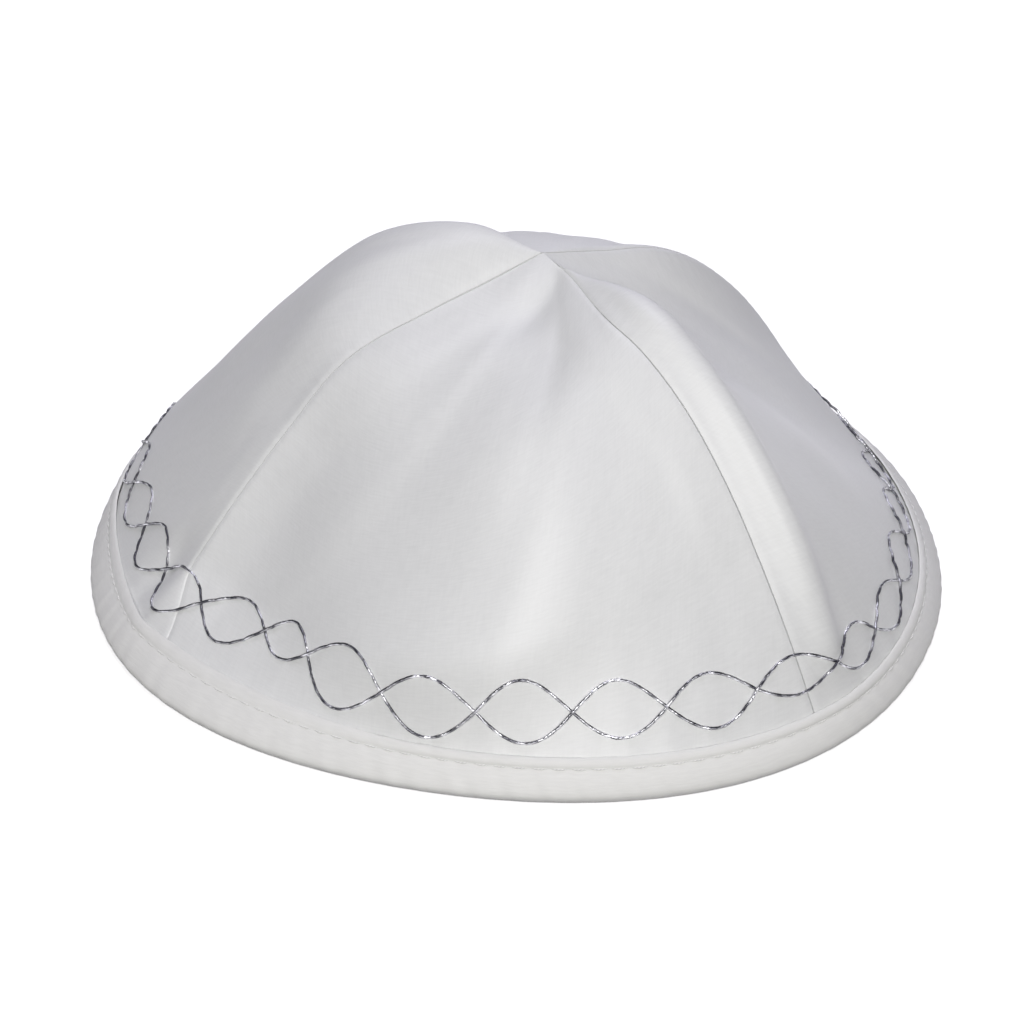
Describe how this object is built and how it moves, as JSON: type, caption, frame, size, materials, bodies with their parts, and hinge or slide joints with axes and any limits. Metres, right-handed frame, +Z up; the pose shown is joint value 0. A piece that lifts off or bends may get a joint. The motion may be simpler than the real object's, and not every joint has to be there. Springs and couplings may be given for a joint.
{
  "type": "kippah skullcap",
  "caption": "Soft satin skullcap of sewn panels with a folded binding round its rim, resting on the rim; the hollow is open below.",
  "frame": {"origin": "centre of the rim, on the surface that the cap rests on", "axes": "+Z up through the crown; +X to the wearer's left when the front panel, which faces -Y, is the wearer's forehead; the four seams meet the rim near the diagonals"},
  "size_m": [0.172, 0.166, 0.0677],
  "materials": {
    "satin": "white satin weave, soft sheen",
    "binding": "white bias-cut satin binding, matter than the panels",
    "thread": "silver metallic embroidery thread"
  },
  "bodies": {
    "root": {"panel_front": "satin", "panel_right": "satin", "panel_back": "satin", "panel_left": "satin", "rim_binding": "binding"}
  },
  "joints": []
}
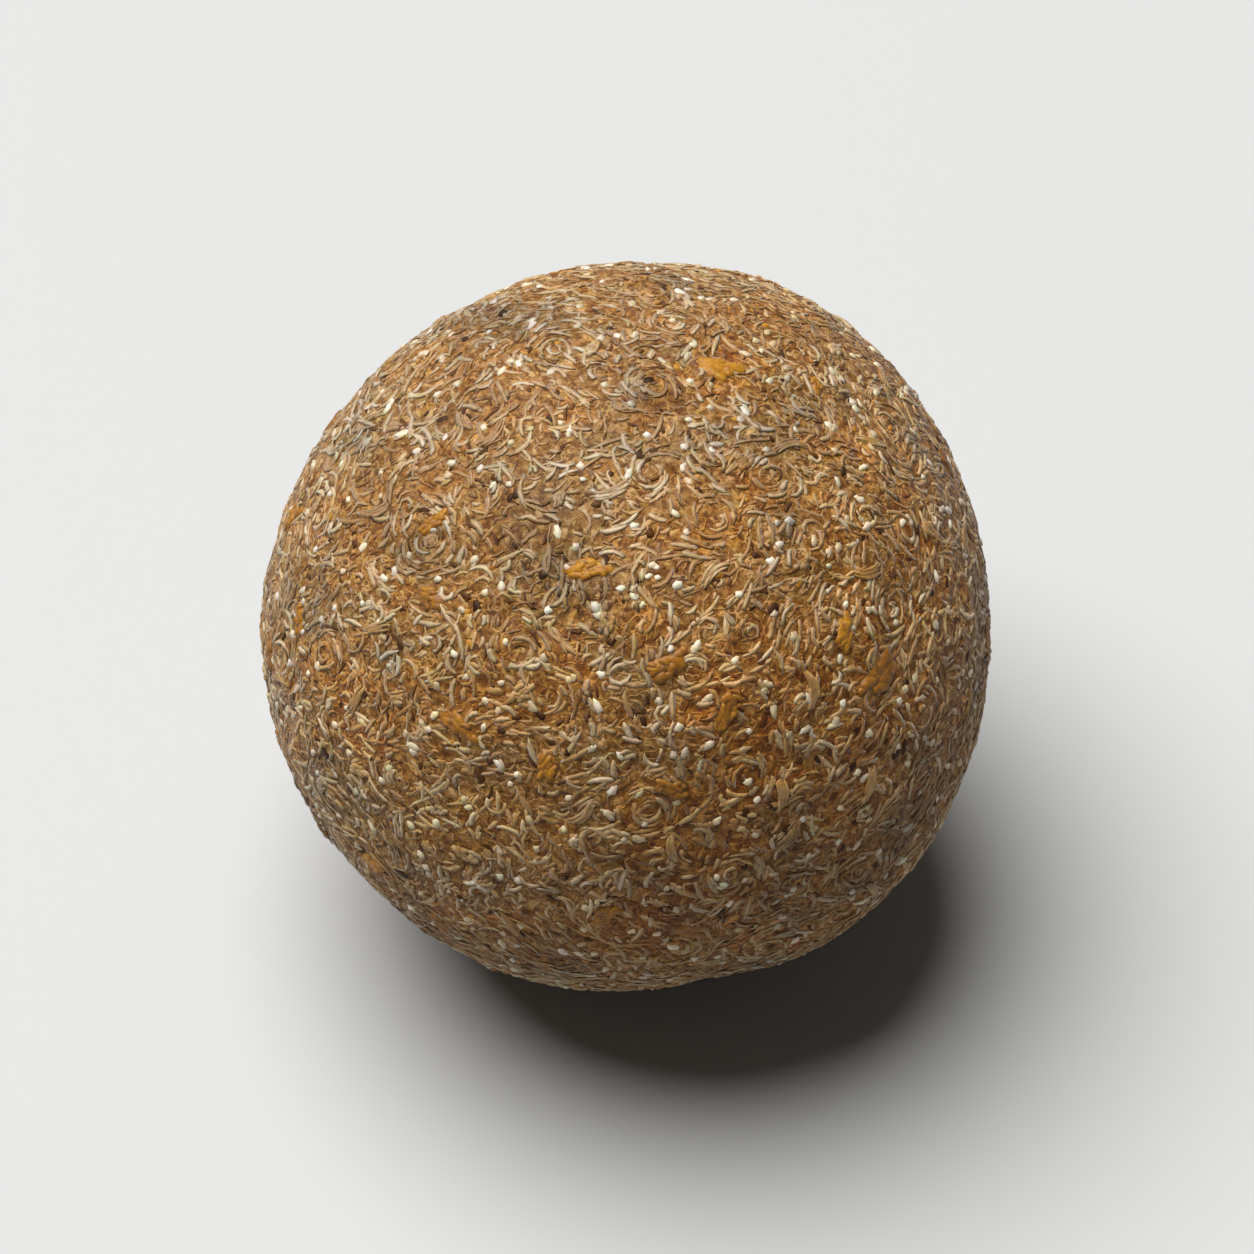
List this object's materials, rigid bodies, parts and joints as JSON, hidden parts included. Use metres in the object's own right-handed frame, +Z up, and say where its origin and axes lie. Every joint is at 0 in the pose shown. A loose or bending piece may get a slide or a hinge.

> [OBJECTIVE]
Find every line in the entries that includes the word "frame", then state how many there are and nothing else.

> [TASK ANSWER]
3